Only the handful of points near the regression line need to be processed individually. Everything else collapses into two summary points.

Implementation in Pinball¶

The PreprocessingSolver (method="pfn") implements this algorithm:

from pinball import QuantileRegressor

# Automatically uses preprocessing + Frisch-Newton
model = QuantileRegressor(tau=0.5, method="pfn")
model.fit(X_large, y_large)    # X_large has millions of rows

Configuration¶

from pinball.linear.solvers.pfn import PreprocessingSolver

solver = PreprocessingSolver(
    mm_factor=0.8,       # middle-band size as fraction of m
    max_bad_fixups=3,    # fixup iterations before doubling m
    eps=1e-6,            # bandwidth floor
)

Fallback behaviour¶

If the subsample size \(m \geq n\), the preprocessing is skipped and the inner solver runs on the full data directly. This means "pfn" is safe to use on any dataset — it is never worse than "fn".

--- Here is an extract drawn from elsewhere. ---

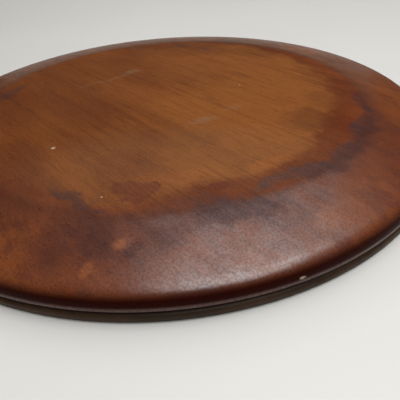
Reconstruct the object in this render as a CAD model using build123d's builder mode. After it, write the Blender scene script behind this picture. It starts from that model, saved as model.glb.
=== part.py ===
"""Lazy susan: a turned wooden tray on a square ball bearing, over a thin wooden base of the same diameter.

Origin: centre of the resting plane. +Z is the spin axis, +X runs along the grain of the boards. Millimetres.
"""

import os
from math import cos, radians, sqrt, tan

from build123d import *

os.makedirs("parts", exist_ok=True)

# ---- Driving dimensions ----------------------------------------------------------------------

# Tray, the wooden disc that turns
tray_radius = 203.0
tray_thickness = 17.5
rim_width = 46.0  # from the crease round the flat middle out to the edge
rim_slope = 8.5  # degrees that the rim falls away outside the crease
crease_radius = 100.0
nose_radius = 10.0  # or as much as the edge has room for
lip_bevel = 1.0  # arris under the nose, broken by sanding

# Base, the wooden disc that stands still
base_radius = 203.0
base_thickness = 5.0
base_round = 2.5  # upper edge, rounded over
base_bevel = 0.6  # lower arris
disc_gap = 2.0  # daylight between base and tray

# Both discs are glued up from the same number of boards, laid side by side along X
board_count = 5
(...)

When to Use Preprocessing¶

Scenario	Recommendation
\(n < 5{,}000\)	Use `"br"` (simplex) — preprocessing overhead not worthwhile
\(5{,}000 < n < 100{,}000\)	Use `"fn"` — interior point is fast enough
\(n > 100{,}000\)	Use `"pfn"` — preprocessing gives 10–100× speedup
\(n > 1{,}000{,}000\)	Use `"pfn"` — the only practical option

Benchmark: Engel Data Scaled Up¶

import numpy as np
from pinball import QuantileRegressor
from pinball.datasets import load_engel
import time

# Scale Engel data to 1 million rows
engel = load_engel()
rng = np.random.default_rng(42)
n_big = 1_000_000
idx = rng.integers(0, len(engel.target), n_big)
X_big = engel.data[idx] + rng.normal(0, 10, (n_big, 1))
y_big = engel.target[idx] + rng.normal(0, 20, n_big)

for method in ["fn", "pfn"]:
    t0 = time.perf_counter()
    QuantileRegressor(tau=0.5, method=method).fit(X_big, y_big)
    print(f"{method}: {time.perf_counter() - t0:.2f}s")
# fn:  12.34s
# pfn:  0.28s   ← ~44× faster

References¶

Portnoy, S. and Koenker, R. (1997). "The Gaussian hare and the Laplacian tortoise: computability of squared-error versus absolute-error estimators." Statistical Science 12(4): 279–300. DOI:10.1214/ss/1030037960
Koenker, R. (2005). Quantile Regression. Cambridge University Press. Chapter 6: "Computational aspects of quantile regression."